* What you need to do:
Reproduce exactly the section that begins at the line containing "# A ply's section" and ends at the line containing "obj.data.transform(world)", both lines included; omit all other lines.

— Start Information shown —

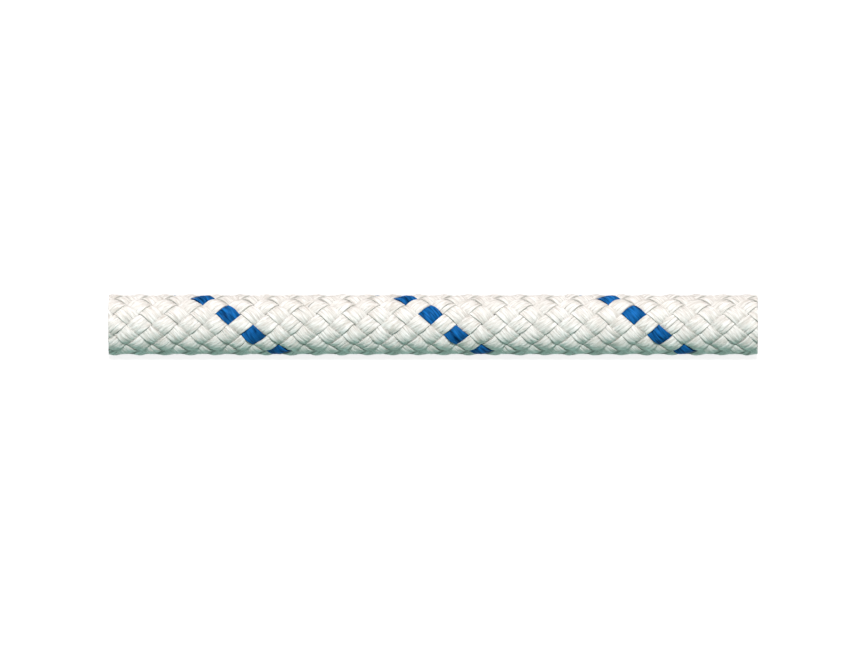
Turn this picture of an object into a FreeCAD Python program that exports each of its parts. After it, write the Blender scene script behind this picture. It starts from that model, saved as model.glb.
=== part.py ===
import FreeCAD, Part
import math
import os

from FreeCAD import Placement, Rotation, Vector

# A square-cut length of kernmantle climbing rope, lying along X on the plane z = 0.
# The mantle is a one-over-one braid of flat strands, half of them winding one way round
# the rope and half the other way, with one coloured tracer strand. The kern is a bundle
# of straight cords, each laid up from three twisted plies.
# The origin is under the middle of the rope, and +Z is up.

doc = FreeCAD.newDocument("climbing_rope")
sheet = doc.addObject("Spreadsheet::Sheet", "sizes")
aliases = []


def add_cell(alias, content, meaning):
    """Write one named cell on the next free row of the sheet."""
    aliases.append(alias)
    row = len(aliases)
    sheet.set(f"A{row}", meaning)
    sheet.set(f"B{row}", str(content))
    sheet.setAlias(f"B{row}", alias)


def size(alias):
    """Read one size from the sheet."""
    return float(sheet.get(alias))


def count(alias):
    """Read one whole number from the sheet."""
    return round(size(alias))


# The driving sizes are in millimetres, degrees or whole numbers.
# The rope as a whole
add_cell("rope_diameter", 10, "diameter over the crowns of the braid")
add_cell("rope_length", 107.4, "length between the two square cuts")
add_cell("resting_depth", 0.15, "how far the braid flattens where the rope lies")

# The mantle
add_cell("strands_each_way", 8, "strands that wind each way round the rope")
add_cell("strand_thickness", 0.6, "thickness of a strand at its middle")
add_cell("strand_clearance", 0.04, "space between two strands where they cross")
add_cell("side_clearance", 0.29, "space between two neighbouring strands")
add_cell("braid_pitch", 33.55, "length of rope in which a strand winds once round")
add_cell("tracer_offset", 1.73, "where the tracer passes the front, from mid rope")
add_cell("front_elevation", 33.75, "how far above level the front of the rope faces")

# The kern
add_cell("kern_clearance", 0.03, "space between the kern and the mantle")
add_cell("inner_cords", 3, "cords in the inner ring of the kern")
add_cell("outer_cords_each", 3, "outer cords for each inner cord")
add_cell("cord_clearance", 0.03, "space between two neighbouring cords")
add_cell("plies_per_cord", 3, "plies twisted into one cord")
add_cell("ply_clearance", 0.02, "space between the plies of a cord")
add_cell("ply_pitch", 9, "length of cord in which a ply winds once round")
add_cell("cord_turn", 47, "turn of a cord's plies after those of the cord before")

# Worked-out sizes. Two strands cross one weave rise apart, about the braid's radius.
add_cell("axis_height", "=rope_diameter / 2 - resting_depth", "height of the rope's axis")
add_cell("weave_rise", "=strand_thickness + strand_clearance", "rise over a strand")
add_cell(
    "braid_radius",
    "=rope_diameter / 2 - (strand_thickness + weave_rise) / 2",
    "middle radius of the braid",
)
add_cell(
    "kern_radius",
    "=rope_diameter / 2 - strand_thickness - weave_rise - kern_clearance",
    "radius of the kern",
)

# The outer ring of cords starts half a step round, so that each inner cord faces a gap. A
# reach is a ring's radius in cord radii, grown by half the clearance between two cords.
# Cords that touch are 2 cord radii apart, and the 4 below is the square of that.
add_cell("outer_cords", "=inner_cords * outer_cords_each", "cords in the outer ring")
add_cell("inner_reach", "=1 / sin(180 / inner_cords)", "reach of the inner ring")
add_cell("nested_part", "=inner_reach * cos(180 / outer_cords)", "its share of the nesting")
add_cell(
    "outer_reach",
    "=max(nested_part + sqrt(nested_part ^ 2 - inner_reach ^ 2 + 4); 1 / sin(180 / outer_cords))",
    "reach of the outer ring",
)
add_cell(
    "grown_cord_radius",
    "=(kern_radius + cord_clearance / 2) / (outer_reach + 1)",
    "radius of a cord with its share of the clearance",
)

# The plies stand round their cord's axis in the same way.
add_cell("ply_reach", "=1 / sin(180 / plies_per_cord)", "reach of the plies")
add_cell(
    "grown_ply_radius",
    "=(grown_cord_radius - cord_clearance / 2 + ply_clearance / 2) / (ply_reach + 1)",
    "radius of a ply with its share of the clearance",
)
add_cell("ply_radius", "=grown_ply_radius - ply_clearance / 2", "radius of a ply")
add_cell("ply_orbit", "=grown_ply_radius * ply_reach", "distance of a ply from its cord's axis")

doc.recompute()

rope_length = size("rope_length")
braid_pitch = size("braid_pitch")
braid_radius = size("braid_radius")
strands_each_way = count("strands_each_way")
crossing_length = braid_pitch / (2 * strands_each_way)

# The strand's angle to the rope, and the angle at the rope's axis that half its width takes.
braid_angle = math.atan(2 * math.pi * braid_radius / braid_pitch)
strand_spacing = 2 * math.pi * braid_radius / strands_each_way * math.cos(braid_angle)
strand_width = strand_spacing - size("side_clearance")
half_width_angle = math.pi / strands_each_way * strand_width / strand_spacing

# Round the rope's axis, an angle of 0 faces +Y and a quarter turn faces up.
front_angle = math.pi - math.radians(size("front_elevation"))

POINTS_PER_CROSSING = 3
CROSSINGS_PER_PANEL = 4
POINTS_ACROSS = 5
CLEAR_OF_END = 0.3
SEWING_GAP = 1e-5

parts = []


def curve_through(points, places):
    """Cubic curve through the points, with one knot at each, at the given places."""
    curve = Part.BSplineCurve()
    curve.interpolate(Points=points, Parameters=places)
    return curve


def surface_through(rows, places_along, places_across):
    """Cubic surface through rows of points: along each row first, then across the rows."""
    along = [curve_through(row, places_along) for row in rows]
    across = []
    for pole in range(1, along[0].NbPoles + 1):
        poles = [curve.getPole(pole) for curve in along]
        across.append(curve_through(poles, places_across))
    surface = Part.BSplineSurface()
    surface.buildFromPolesMultsKnots(
        [curve.getPoles() for curve in across],
        along[0].getMultiplicities(),
        across[0].getMultiplicities(),
        along[0].getKnots(),
        across[0].getKnots(),
        False,
        False,
        along[0].Degree,
        across[0].Degree,
    )
    return surface


def strand_point(x, hand, number, offset, side):
    """Point on a strand's outer (side 1) or inner (side -1) face.

    hand is 1 for a strand whose angle grows along X and -1 for the other way. offset is
    the angle from the strand's middle line. The rise and fall and the thickness follow
    cosines of the same angles, so two crossing strands keep their clearance all over.
    """
    along = x - size("tracer_offset")
    turn = 2 * math.pi * (hand * along / braid_pitch + number / strands_each_way)
    sideways = strands_each_way / 2 * offset
    weave = math.pi * along / crossing_length + hand * sideways
    half_rise = size("weave_rise") / 2
    half_thickness = half_rise * math.cos(sideways) - size("strand_clearance") / 2
    radius = braid_radius - hand * half_rise * math.cos(weave) + side * half_thickness
    angle = front_angle + turn + offset
    return Vector(x, radius * math.cos(angle), radius * math.sin(angle))


def strand_face(hand, number, side, stations):
    """Outer or inner face of a strand over its whole length."""
    offsets = [half_width_angle * (2 * i / (POINTS_ACROSS - 1) - 1) for i in range(POINTS_ACROSS)]
    rows = []
    for offset in offsets:
        rows.append([strand_point(x, hand, number, offset, side) for x in stations])
    return surface_through(rows, stations, offsets)


def strand_stations(hand):
    """Places along X of the strand's knots, and of its seams, which lie in its dips.

    A strand dips under every second strand that it crosses. A seam there stays clear of
    the plane that the crowns rest on.
    """
    dip = size("tracer_offset") + (crossing_length if hand < 0 else 0)
    step = crossing_length / POINTS_PER_CROSSING
    first = math.ceil((-rope_length / 2 - dip) / step + CLEAR_OF_END)
    last = math.floor((rope_length / 2 - dip) / step - CLEAR_OF_END)
    inner = [dip + step * number for number in range(first, last + 1)]
    panel = POINTS_PER_CROSSING * CROSSINGS_PER_PANEL
    seams = [dip + step * number for number in range(first, last + 1) if number % panel == 0]
    ends = [-rope_length / 2, rope_length / 2]
    return [ends[0]] + inner + [ends[1]], [ends[0]] + seams + [ends[1]]


def strand_solid(hand, number):
    """Closed solid of one strand, its long faces in panels that meet in its dips."""
    stations, seams = strand_stations(hand)
    surfaces = [strand_face(hand, number, side, stations) for side in (1, -1)]
    edges = (-half_width_angle, half_width_angle)
    faces = []
    for start, stop in zip(seams[:-1], seams[1:]):
        pair = [surface.copy() for surface in surfaces]
        for surface in pair:
            surface.segment(start, stop, *edges)
            faces.append(surface.toShape())
        for edge in edges:
            faces.append(Part.makeRuledSurface(*[surface.vIso(edge).toShape() for surface in pair]))
    for end in (stations[0], stations[-1]):
        faces.append(Part.makeRuledSurface(*[surface.uIso(end).toShape() for surface in surfaces]))
    skin = Part.Compound(faces)
    skin.sewShape(SEWING_GAP)
    solid = Part.Solid(skin.Shells[0])
    if solid.Volume < 0:
        solid.reverse()
    return solid


def add_ground():
    """Block under the plane that the rope lies on: the braid is flat where it would sink in."""
    block = doc.addObject("Part::Box", "ground")
    block.setExpression("Length", "sizes.rope_length * 1.2")
    block.setExpression("Width", "sizes.rope_diameter * 1.2")
    block.setExpression("Height", "sizes.rope_diameter / 2")
    block.setExpression("Placement.Base.x", "-Length / 2")
    block.setExpression("Placement.Base.y", "-Width / 2")
    block.setExpression("Placement.Base.z", "-Height")
    return block


def add_strand(name, hand, number, ground):
    """One strand of the mantle, flattened where it rests."""
    woven = doc.addObject("Part::Feature", f"{name}_woven")
    woven.Shape = strand_solid(hand, number)
    woven.Placement = Placement(Vector(0, 0, size("axis_height")), Rotation())
    rested = doc.addObject("Part::Cut", name)
    rested.Label = name
    rested.Base = woven
    rested.Tool = ground
    parts.append(rested)


def add_ply(name, left_handed, phase, centre_y, centre_z):
    """One ply of a cord: a round bundle that winds round the cord's axis."""
    path = doc.addObject("Part::Helix", f"{name}_path")
    path.Style = "New style"
    path.SegmentLength = 1
    path.LocalCoord = "Left-handed" if left_handed else "Right-handed"
    path.setExpression("Pitch", "sizes.ply_pitch")
    path.setExpression("Height", "sizes.rope_length")
    path.setExpression("Radius", "sizes.ply_orbit")
    section = doc.addObject("Part::Circle", f"{name}_section")
    section.setExpression("Radius", "sizes.ply_radius")
    section.setExpression("Placement.Base.x", "sizes.ply_orbit")
    ply = doc.addObject("Part::Sweep", name)
    ply.Label = name
    ply.Sections = [section]
    ply.Spine = (path, [])
    ply.Solid = True
    ply.Frenet = True
    lying = Rotation(Vector(0, 1, 0), 90)
    ply.Placement = Placement(Vector(), Rotation(Vector(1, 0, 0), phase) * lying)
    ply.setExpression("Placement.Base.x", "-sizes.rope_length / 2")
    ply.setExpression("Placement.Base.y", centre_y)
    ply.setExpression("Placement.Base.z", f"sizes.axis_height + {centre_z}")
    parts.append(ply)


def add_cord(cord, radius, angle):
    """One cord of the kern: its plies, round a centre given as a radius and an angle.

    Every second cord is twisted the other way, so that the rope doesn't spin under load.
    """
    for ply in range(count("plies_per_cord")):
        phase = cord * size("cord_turn") + ply * 360 / size("plies_per_cord")
        add_ply(
            f"core_cord_{cord}_ply_{ply + 1}",
            cord % 2 == 0,
            phase,
            f"{radius} * cos({angle})",
            f"{radius} * sin({angle})",
        )


ground = add_ground()
add_strand("tracer_strand", 1, 0, ground)
for number in range(1, strands_each_way):
    add_strand(f"sheath_strand_s{number}", 1, number, ground)
for number in range(strands_each_way):
    add_strand(f"sheath_strand_z{number + 1}", -1, number, ground)

for number in range(count("inner_cords")):
    add_cord(
        number + 1,
        "sizes.grown_cord_radius * sizes.inner_reach",
        f"{number} * 360 / sizes.inner_cords",
    )
for number in range(count("outer_cords")):
    add_cord(
        count("inner_cords") + number + 1,
        "sizes.grown_cord_radius * sizes.outer_reach",
        f"({number} + 0.5) * 360 / sizes.outer_cords",
    )

doc.recompute()

for item in doc.Objects:
    if "Invalid" in item.State or "Error" in item.State:
        raise RuntimeError(f"{item.Label} did not build")
for part in parts:
    if part.Shape.isNull() or not part.Shape.isValid() or len(part.Shape.Solids) != 1:
        raise RuntimeError(f"{part.Label} is not one valid solid")

# A ply's section keeps its area all along, so its volume is that area times the length.
ply_volume = math.pi * size("ply_radius") ** 2 * rope_length
for part in parts:
    if "ply" in part.Label and abs(part.Shape.Volume / ply_volume - 1) > 0.001:
        raise RuntimeError(f"{part.Label} has the wrong volume")

print(f"strand width {strand_width:.3f}, ply radius {size('ply_radius'):.3f}")
print(f"cord radius {size('grown_cord_radius') - size('cord_clearance') / 2:.3f}")
print(f"{len(parts)} pieces, volume {sum(part.Shape.Volume for part in parts):.0f}")

os.makedirs("parts", exist_ok=True)
for part in parts:
    part.Shape.exportStep(f"parts/{part.Label}.step")
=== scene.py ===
"""Looks of a square-cut length of kernmantle climbing rope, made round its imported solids.

Sizes are in metres and in the solids' frame: X runs along the rope, Z is up, and the rope
lies on the plane z = 0. The mantle's strands, the kern's cords and the studio are classes.
"""

import logging
import math
from dataclasses import dataclass, field
from enum import Enum

import bpy
import numpy as np
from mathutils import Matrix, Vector


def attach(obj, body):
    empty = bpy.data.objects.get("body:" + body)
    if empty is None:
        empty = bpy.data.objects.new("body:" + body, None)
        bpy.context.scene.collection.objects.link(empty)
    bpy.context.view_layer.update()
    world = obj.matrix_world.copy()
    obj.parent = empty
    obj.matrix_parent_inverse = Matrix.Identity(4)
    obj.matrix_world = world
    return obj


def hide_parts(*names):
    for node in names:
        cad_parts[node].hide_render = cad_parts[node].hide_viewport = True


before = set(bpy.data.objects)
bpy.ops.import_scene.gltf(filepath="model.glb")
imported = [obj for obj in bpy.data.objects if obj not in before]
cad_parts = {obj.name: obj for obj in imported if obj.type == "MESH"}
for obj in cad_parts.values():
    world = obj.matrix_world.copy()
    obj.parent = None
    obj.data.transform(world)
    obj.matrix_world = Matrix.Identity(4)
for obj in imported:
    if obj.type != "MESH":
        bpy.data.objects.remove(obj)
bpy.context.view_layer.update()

MM = 0.001
FIBRE_MAP = "fibre"
BAKE_MAP = "OFBake"
# Mask that paints shade into the gaps between yarns and between plies.
GAP_SHADE_MASK = "groove"
# Each tube of a piece starts this many millimetres further on the fibre map, so streaks don't repeat.
FIBRE_STEP = 10
WHITE = (1.0, 1.0, 1.0, 1.0)
POLYAMIDE_IOR = 1.53
LOG = logging.getLogger("climbing_rope")


class Hand(Enum):
    """Way in which a strand or cord winds, by the letter whose middle stroke leans like it."""

    S = 1
    Z = -1


class Surface(Enum):
    """Slot of a piece's mesh that a face belongs to."""

    SIDE = 0
    CUT = 1


def linear(srgb: str) -> tuple[float, float, float, float]:
    """Turn an sRGB hex colour into the linear colour that shaders take.

    Args:
        srgb: six hex digits after a hash sign.

    Returns:
        Red, green, blue and an alpha of 1.
    """
    channels = [int(srgb[i : i + 2], 16) / 255 for i in (1, 3, 5)]
    light = [c / 12.92 if c <= 0.04045 else ((c + 0.055) / 1.055) ** 2.4 for c in channels]
    return (*light, 1.0)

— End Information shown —

* Correct response:
# A ply's section keeps its area all along, so its volume is that area times the length.
ply_volume = math.pi * size("ply_radius") ** 2 * rope_length
for part in parts:
    if "ply" in part.Label and abs(part.Shape.Volume / ply_volume - 1) > 0.001:
        raise RuntimeError(f"{part.Label} has the wrong volume")

print(f"strand width {strand_width:.3f}, ply radius {size('ply_radius'):.3f}")
print(f"cord radius {size('grown_cord_radius') - size('cord_clearance') / 2:.3f}")
print(f"{len(parts)} pieces, volume {sum(part.Shape.Volume for part in parts):.0f}")

os.makedirs("parts", exist_ok=True)
for part in parts:
    part.Shape.exportStep(f"parts/{part.Label}.step")
=== scene.py ===
"""Looks of a square-cut length of kernmantle climbing rope, made round its imported solids.

Sizes are in metres and in the solids' frame: X runs along the rope, Z is up, and the rope
lies on the plane z = 0. The mantle's strands, the kern's cords and the studio are classes.
"""

import logging
import math
from dataclasses import dataclass, field
from enum import Enum

import bpy
import numpy as np
from mathutils import Matrix, Vector


def attach(obj, body):
    empty = bpy.data.objects.get("body:" + body)
    if empty is None:
        empty = bpy.data.objects.new("body:" + body, None)
        bpy.context.scene.collection.objects.link(empty)
    bpy.context.view_layer.update()
    world = obj.matrix_world.copy()
    obj.parent = empty
    obj.matrix_parent_inverse = Matrix.Identity(4)
    obj.matrix_world = world
    return obj


def hide_parts(*names):
    for node in names:
        cad_parts[node].hide_render = cad_parts[node].hide_viewport = True


before = set(bpy.data.objects)
bpy.ops.import_scene.gltf(filepath="model.glb")
imported = [obj for obj in bpy.data.objects if obj not in before]
cad_parts = {obj.name: obj for obj in imported if obj.type == "MESH"}
for obj in cad_parts.values():
    world = obj.matrix_world.copy()
    obj.parent = None
    obj.data.transform(world)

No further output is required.